Le répertoire disparaît ainsi à vue d’œil, il fond comme neige au soleil à mesure que se succèdent les générations. Ces chansons qui nous semblaient être des points de repère indestructibles ne passeront vraisemblablement pas à la postérité. Et de tout ce que nous avons aimé depuis les années cinquante, de tout ce que nous considérons comme des chefs-d’œuvre de l’âge d’or de la chanson, il ne restera sans doute que bien peu de chose, comme il reste bien peu de chose dans nos mémoires des chansons des années vingt ou trente.
La chanson semble devoir demeurer un art de la modestie, un art éphémère qui se renouvelle constamment et ne laisse que peu de traces derrière lui. La postérité est impitoyable et, après tout, nous n’avons peut-être pas besoin des chansons du passé. Même les auteurs les plus considérables semblent devoir disparaître doucement avec les quelques générations qui les ont appréciés.

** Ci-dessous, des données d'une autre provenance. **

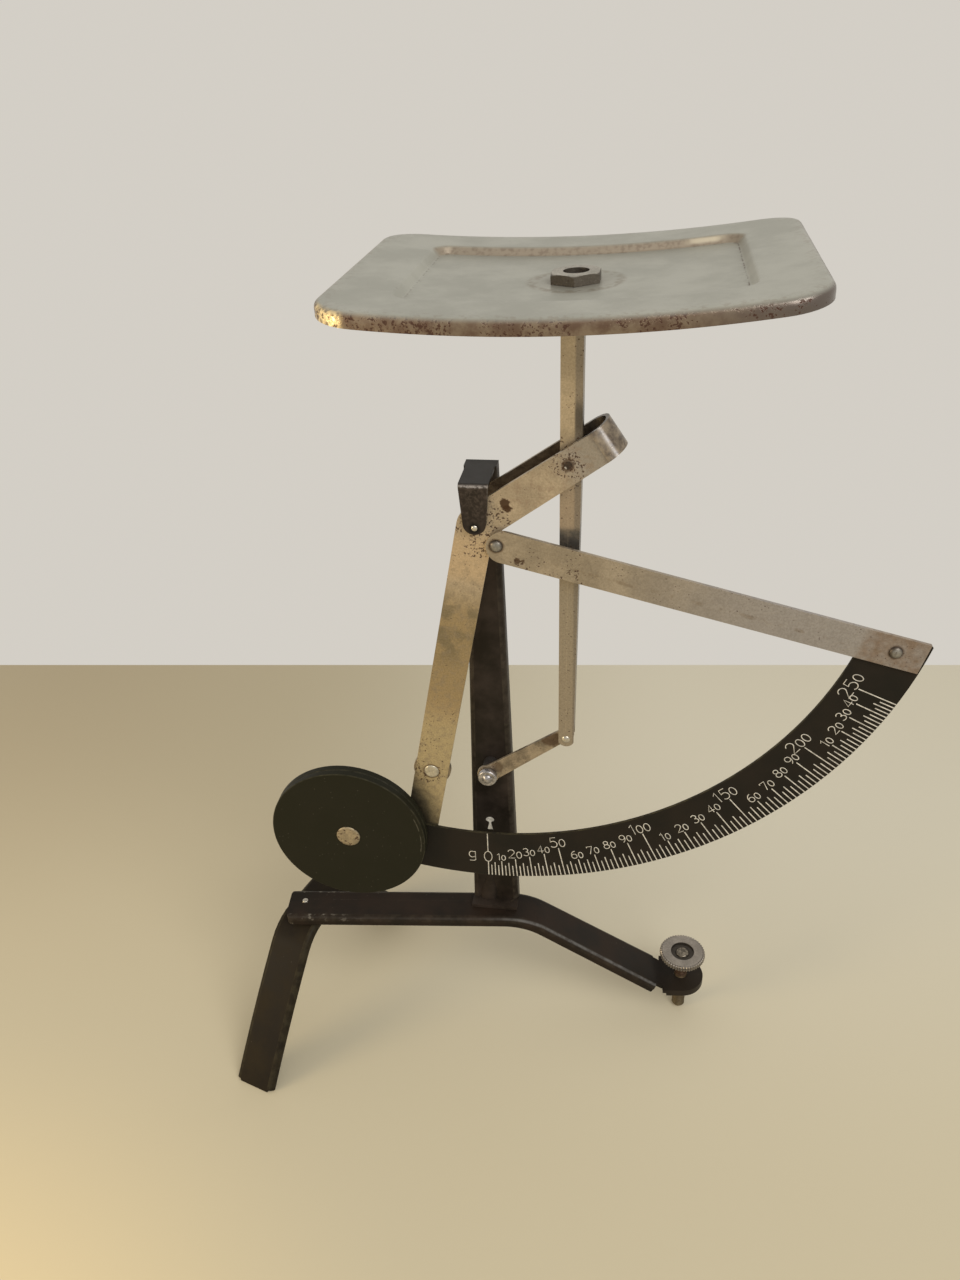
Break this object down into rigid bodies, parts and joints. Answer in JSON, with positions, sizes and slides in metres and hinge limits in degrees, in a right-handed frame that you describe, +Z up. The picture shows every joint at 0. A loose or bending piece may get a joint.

Une leçon pour ceux d’aujourd’hui dont la modestie n’est pas la qualité première et pour tous les vieux aficionados de la chanson d’auteur*.
Vouloir créer un cours consacré au répertoire fut finalement peut-être aussi vain que vouloir dresser un barrage contre le Pacifique, ou, tout comme Sisyphe, rouler son rocher vers le sommet de la montagne.
Pierre Delorme
* Notons quand même que lors d’une récente soirée Les Amoureux des bancs publics de Georges Brassens fut reprise en chœur au refrain (bien nommé chorus par nos amis anglo-saxons) par le public. On peut se demander si ce refrain sommeillait dans les inconscients ou bien si sa « magie » populaire n’a pas agi une fois encore, simplement… Un peu des deux sans doute.